Inspiration comes in many forms and from many avenues. I grew up in a little one bedroom yellow house, until age 7, in a nearby suburb of Chicago. The house was set back further from the road, as compared to others in the neighborhood. Me, my mother, father, sisters, & on occassion, extended family members lived there,  when they needed a place to stay temporarily.  

Memories flood back from days gone by. An early memory being  one of the great mystery of snow. Around age 5, I had scooped up some snow and saved it in a metal & lidded minnow bucket, to save for the spring, only to find when spring had come, the snow had melted. I suppose we all have these kind of experiences, but for me, it became a realization of a few things. One being, the awe of beauty, another of the inevitability of loss and still another of emmense possibilites of learning.

This piece was painted in 2011, at the plateau in my drip & splatter fusions of abtract and representational subject matters.

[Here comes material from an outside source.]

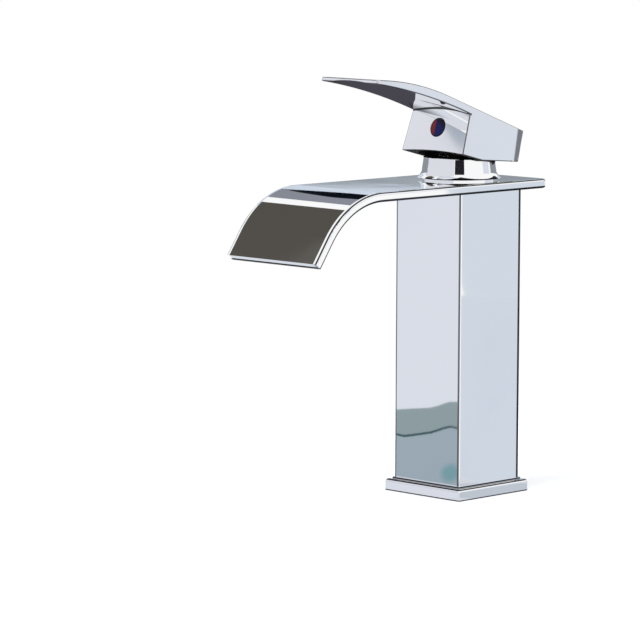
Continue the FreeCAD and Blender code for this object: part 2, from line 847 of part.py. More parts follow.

I'm using acrylic and interference paints here. Swirling loaded brushes of color on a substrate, allowing them to drip, then  splattering them with h2o to encourage the process, followed by carving and directing the flow with a palette knife to create the subject and story, the painting is then completed with more splattering.   

Van Gogh & Gauguin have there yellow house experience and I had mine, a duality and juxtaposition of turbulence and joy.

'Yellow House' 19.5"x15.5" acrylic on board 

Your comments and questions are welcome.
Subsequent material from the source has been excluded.